During a long life in American arts & letters, Carl Van Vechten (1880-1964) was a music-dance-literary critic, novelist, photographer, jazz enthusiast, popularizer of black writers and promoter of the avant garde. Now another facet of his remarkable talent is available through this selection of letters to 150 people -- culled from among the thousands he wrote. The 20th Century comes alive in his letters to Dreiser, Sinclair Lewis, Mabel Dodge Luhan, Lillian Gish, Firbank, Blanche Knopf, Langston Hughes, the Stettheimer sisters, Gertrude Stein and A'Lelia Walker. "Bursting with vitality," says Donald Windham, "the letters covering 50 years are a delight, delight."
Carl van Vechten (B.A., University of Chicago, 1903) was a photographer, music-dance critic, novelist, and patron of the Harlem Renaissance who served as literary executor for Gertrude Stein.
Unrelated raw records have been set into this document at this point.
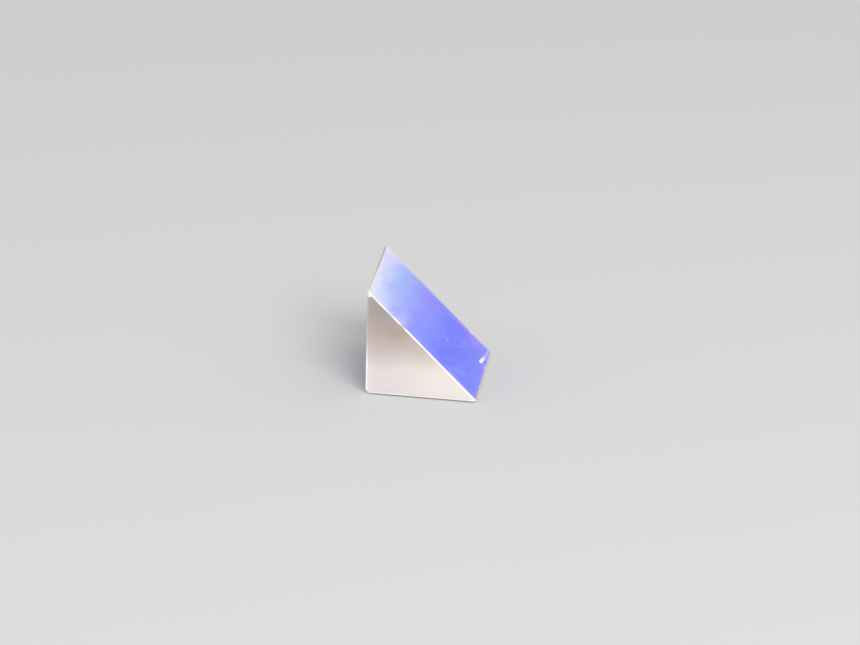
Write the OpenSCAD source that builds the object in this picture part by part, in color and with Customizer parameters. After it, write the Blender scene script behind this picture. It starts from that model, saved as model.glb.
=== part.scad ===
// Right-angle prism: a 45-90-45 glass prism with three polished faces,
// two finely ground ends and a narrow protective bevel along every edge.
//
// Millimetres, +Z up. The prism rests on one leg face. The origin is the
// centre of that face, the other leg face looks along -X, and the polished
// hypotenuse looks up and along +X. The ground ends look along -Y and +Y.

/* [Prism] */
// Length of each leg face, measured to the sharp corners
leg = 10; // [3:0.5:50]
// Depth between the two ground ends
depth = 10; // [3:0.5:50]

/* [Bevels] */
// Width taken off each face along the edge between the two legs
right_bevel = 0.3; // [0.1:0.05:0.5]
// Width taken off each face along the two 45 degree edges
acute_bevel = 0.25; // [0.1:0.05:0.5]
// Width that the bevels around an end take off the ground face
end_bevel = 0.16; // [0.1:0.01:0.4]
// Width that the same bevels take off the polished faces
side_bevel = 0.05; // [0.03:0.01:0.3]
// Depth ground off each of the four sharp corners, towards the glass
corner_nip = 0.18; // [0.14:0.01:0.3]

/* [Edge chips] */
// Radius of the shell that each small handling chip leaves
chip_r = 0.2; // [0.1:0.01:0.3]
// How far a chip bites into its edge
chip_bite = 0.07; // [0.02:0.01:0.09]
// Chip at the rear end of the hypotenuse, as a share of the way up the slope
rear_chip_at = 0.19; // [0.15:0.01:0.85]
// Nearer chip on the lower 45 degree edge, as a share of the depth from the front
near_chip_at = 0.27; // [0.2:0.01:0.4]
// Farther chip on the lower 45 degree edge, as a share of the depth from the front
far_chip_at = 0.65; // [0.6:0.01:0.8]
// Chip at the front foot, as a share of the base from the upright face
foot_chip_at = 0.28; // [0.15:0.01:0.85]

/* [Appearance] */
// Red, green, blue and opacity of the coated glass
glass_colour = [0.66, 0.68, 0.96, 0.8];
// Segments around each chip's shell
chip_segments = 48; // [16:8:96]

/* [Hidden] */
// Names of the pieces, and the one to draw
// Half of a leg and half of the depth, reached on each side of the origin
half_leg = leg / 2;
half_depth = depth / 2;
// How far a width measured along the slope reaches along a leg
slope_run = acute_bevel / sqrt(2);
// Size of the blocks that trim the prism, past every corner of it
reach = 2 * leg;
// Outward direction of the hypotenuse
slope_out = [1, 0, 1] / sqrt(2);
// Each polished face: its centre, and the turn about Y that points +Z into the glass
POLISHED_FACES = [
    [[0, 0, 0], 0],
    [[-half_leg, 0, half_leg], 90],
    [[0, 0, half_leg], 225]
];
// How much more a corner nip faces its end than it faces the two polished faces
nip_lean = 3;
// Each sharp corner: its point, and the way out of the glass there
SHARP_CORNERS = [
    for (end = [-1, 1]) each [
        [[-half_leg, end * half_depth, leg], slope_out + [-1, end * nip_lean, 0]],
        [[half_leg, end * half_depth, 0], slope_out + [0, end * nip_lean, -1]]
    ]
];
// Each chip: a point where a bevel meets its face, and the way out of the glass
CHIPS = [
    [[half_leg - leg * rear_chip_at, half_depth - side_bevel, leg * rear_chip_at], [0, 1, 0]],
    [[half_leg - slope_run, depth * near_chip_at - half_depth, slope_run], [1, 0, 0]],
    [[half_leg - slope_run, depth * far_chip_at - half_depth, slope_run], [1, 0, 0]],
    [[leg * foot_chip_at - half_leg, -half_depth, end_bevel], [0, -1, 0]]
];

// The triangle in its own plane, base along X, with its three corners cut
module profile() {
    polygon([
        [right_bevel - half_leg, 0],
        [half_leg - acute_bevel, 0],
        [half_leg - slope_run, slope_run],
        [slope_run - half_leg, leg - slope_run],
        [-half_leg, leg - acute_bevel],
        [-half_leg, right_bevel]
    ]);
}

// The profile drawn out from end to end, before the ends are bevelled
module drawn_body() {
    rotate([90, 0, 0])
        linear_extrude(height = depth, center = true)
            profile();
}

// A block on z = 0, as deep as the prism, with a bevel along its two lower ends
module end_trim() {
    rotate([90, 0, 90])
        linear_extrude(height = reach, center = true)
            polygon([
                [side_bevel - half_depth, 0],
                [half_depth - side_bevel, 0],
                [half_depth, end_bevel],
                [half_depth, reach],
                [-half_depth, reach],
                [-half_depth, end_bevel]
            ]);
}

// The space shared by a trimming block laid on each polished face
module bevelled_ends() {
    intersection_for (face = POLISHED_FACES)
        translate(face[0])
            rotate([0, face[1], 0])
                end_trim();
}

// What is ground off one corner: all that lies past a plane square to outward
module nip(corner, outward) {
    translate(corner)
        rotate([0, acos(outward.z / norm(outward)), atan2(outward.y, outward.x)])
            translate([0, 0, reach / 2 - corner_nip])
                cube(reach, center = true);
}

// One shell chip, given the edge point that it takes away and the way out
module chip(edge_point, outward) {
    translate(edge_point + outward * (chip_r - chip_bite))
        sphere(r = chip_r, $fn = chip_segments);
}

// The prism, one piece of glass
module prism() {
    color(glass_colour)
        difference() {
            intersection() {
                drawn_body();
                bevelled_ends();
            }
            for (place = SHARP_CORNERS)
                nip(place[0], place[1]);
            for (place = CHIPS)
                chip(place[0], place[1]);
        }
}

prism();
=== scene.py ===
import math
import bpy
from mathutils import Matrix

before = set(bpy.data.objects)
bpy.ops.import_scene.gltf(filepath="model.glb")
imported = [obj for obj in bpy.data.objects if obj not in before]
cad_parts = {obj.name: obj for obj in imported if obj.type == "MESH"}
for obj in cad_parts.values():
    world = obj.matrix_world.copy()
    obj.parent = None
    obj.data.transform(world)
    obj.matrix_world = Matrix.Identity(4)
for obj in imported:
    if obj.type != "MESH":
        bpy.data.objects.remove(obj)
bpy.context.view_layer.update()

from types import SimpleNamespace

import bpy
from mathutils import Matrix, Vector

# The prism's sizes in metres, in the CAD frame, under the names that its source has for them
LEG = 0.010
HALF = LEG / 2
END_BEVEL = 0.00016
SIDE_BEVEL = 0.00005
ACUTE_BEVEL = 0.00025
CORNER_NIP = 0.00018
NIP_LEAN = 3
CHIP_R = 0.0002
CHIP_BITE = 0.00007
# The chips' places: a share of the slope, two of the depth from the front, and one of the base
REAR_CHIP_AT = 0.19
NEAR_CHIP_AT = 0.27
FAR_CHIP_AT = 0.65
FOOT_CHIP_AT = 0.28
# A point this near to a plane or a chip's shell counts as lying on it
SKIN = 3e-6

# The glass: its index, its roughness where clean, smudged and ground, and the shares of light
# that the coated face and the ground ends pass
GLASS_IOR = 1.517
CLEAN_ROUGHNESS = 0.02
SMUDGED_ROUGHNESS = 0.07
GROUND_ROUGHNESS = 0.5
COATED_CLEAR = 0.20
GROUND_CLEAR = 0.15
# Sizes across of the painted detail, and the height of the ground surface's bumps, in metres
SMUDGE_SIZE = 0.0022
MOTTLE_SIZE = 0.0030
GRAIN_SIZE = 0.00012
BUMP_SIZE = 0.00006
BUMP_HEIGHT = 4e-6

# How far the floor lies below the base, its half width, and its shade of grey
FLOOR_GAP = 1.2e-4
FLOOR_REACH = 2.0
FLOOR_GREY = 0.55

# The photo's view: angles in degrees, distance, and focal length in pixels of the picture
AZIMUTH = 7.74
ELEVATION = 25.25
ROLL = 1.43
DISTANCE = 30 * LEG
FOCAL_PX = 3383
IMAGE_WIDTH = 860
# Where the middle of the prism lies from the middle of the picture, right and up, in pixels
OFF_X = 1.05
OFF_Y = 0.21

# Colours below are on the 0 to 255 screen scale, and places on the hypotenuse are
# (deep, up): shares of the depth from the front and of the height from the base.

# The violet of the coating from the base up
COATING = [
    (0.03, (117, 124, 252)), (0.14, (102, 116, 252)), (0.34, (98, 109, 252)),
    (0.60, (130, 141, 252)), (0.83, (165, 184, 252)), (0.97, (221, 224, 252))]
# How far the wisps shift that violet, and how far they push the clouds, as shares of a leg
WISP_TONE = 0.16
WISP_DEEP = 0.16
WISP_UP = 0.14
# How much the wisps strengthen the clouds
WISP_GAIN = 2.0
# The icy corner at the front of the apex: how far down it reaches, how fast it narrows towards
# the rear, and its colour
ICE_REACH = 0.29
ICE_SLANT = 0.45
ICE = (214, 232, 246)
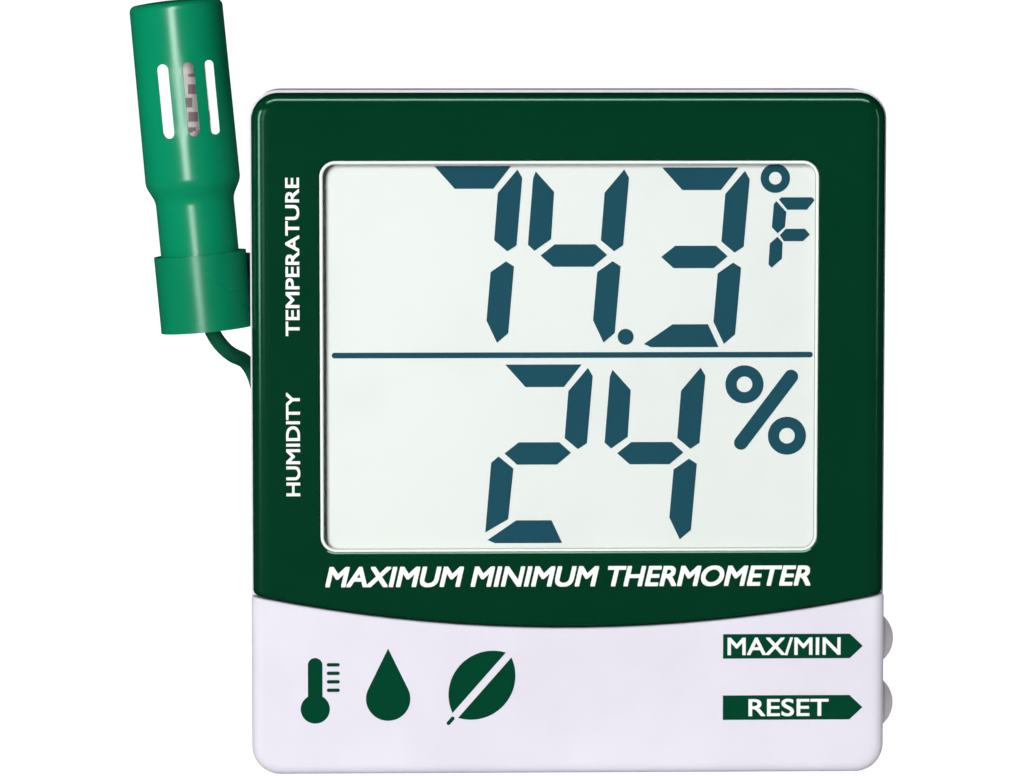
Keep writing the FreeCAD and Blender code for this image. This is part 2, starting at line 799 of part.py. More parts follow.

Van Vechten was among the most influential literary figures of the 1910s and 1920s. He began his career in journalism as a reporter, then in 1906 joined The New York Times as assistant music critic and later worked as its Paris correspondent. His early reviews are collected in Interpreters and Interpretations (1917 and 1920) and Excavations: A Book of Advocacies (1926). His first novel, Peter Whiffle (1922), a first-person account of the salon and bohemian culture of New York and Paris and clearly drawn from Van Vechten's own experiences, and was immensely popular. His most controversial work of fiction is Nigger Heaven (1926), notable for its depiction of black life in Harlem in the 1920s and its sympathetic treatment of the newly emerging black culture.
In the 1930s, Van Vechten turned from fiction to photography. His photographs are in collections at the Museum of Modern Art in New York and elsewhere. An important literary patron, he established the James Weldon Johnson Collection of Negro Arts and Letters at Yale.
A sensational Ralph Barton cover caricature of CVV preps 50 years of a "cultural index" to the 20thC. Email now kills the keeping of historic Letters. CVV loved to send and receive letters and herein are missives to Gert Stein, Mabel Dodge, Lillian Gish, H L Mencken, Alfred & Blanche Knopf, Dreiser, Sinclair Lewis, Carlotta Monterey O'Neill, Virgil Thomson, Alec Woollcott about the new music, art, dance, theatre, lit that once made America GGGGreat--. There's plenty of the personal too as CVV and actress wife Fania Marinoff went their separate ways - he to Hollywood or she to Europe via luxury travel of the 20s-30s.
A music-dance critic who wrote seven novels and then turned to photography, the independently wealthy CVV (1880-1964) marched to his own tune - and championed the best in the avant-garde. He saluted Gershwin, Ethel Waters, Paul Robeson before anyone else and called attention to the music of Stravinsky, Satie and the operas of Richard Strauss. Among writers, he promoted Gert Stein, Langston Hughes, Firbank, Wallace Stevens, and he made the US conscious of the Harlem Renaissance.
New York was "home." He detested going to the country, full of insects and cottages w bad plumbing. Hollywood, which gave him a subject for "Spider Boy," was fantastic, "but it wasn't Hollywood at all: it was Culver City, Los Angeles, Beverly Hills, Santa Monica, the Ambassador Hotel." There was more sunlight there and more money, more furs, more oil wells, more cars and more dissatisfaction than anywhere else in the world, he wrote, 1927, for the original Vanity Fair. "The only thing there isn't more of is weather. There is absolutely no weather at all."
His Letters over the years. On Callas : "I do not think Maria is as good as Elvis Presley."
Florence Foster Jenkins : "She totters on and off but is good for another ten years. Everybody was screaming, the house was packed and about a hundred were standing."
Thomas Wolfe : "He wrote like a creative genius and might have become one under some circumstance."
TS Eliot : "I was not exactly bored by Eliot's play, The Confidential Clerk, nor was I much interested either."
Colette : "She knew more about the human heart than any author who ever lived."
On journalism : "I am beginning to get over the bad effects. The hurry produced by the demand for copy makes one fall into routine expressions which eventually spoil a style."
Religion: "I hope it will not have a dampening effect on your character." Education : "My education is due to curiosity and energy." Morality : "When one awakens to the fact that one knows nothing, that morality is governed by chic and fashion, that people are undependable and unreliable, that Life itself is incomplete and insecure, he may be said to be comparatively mature."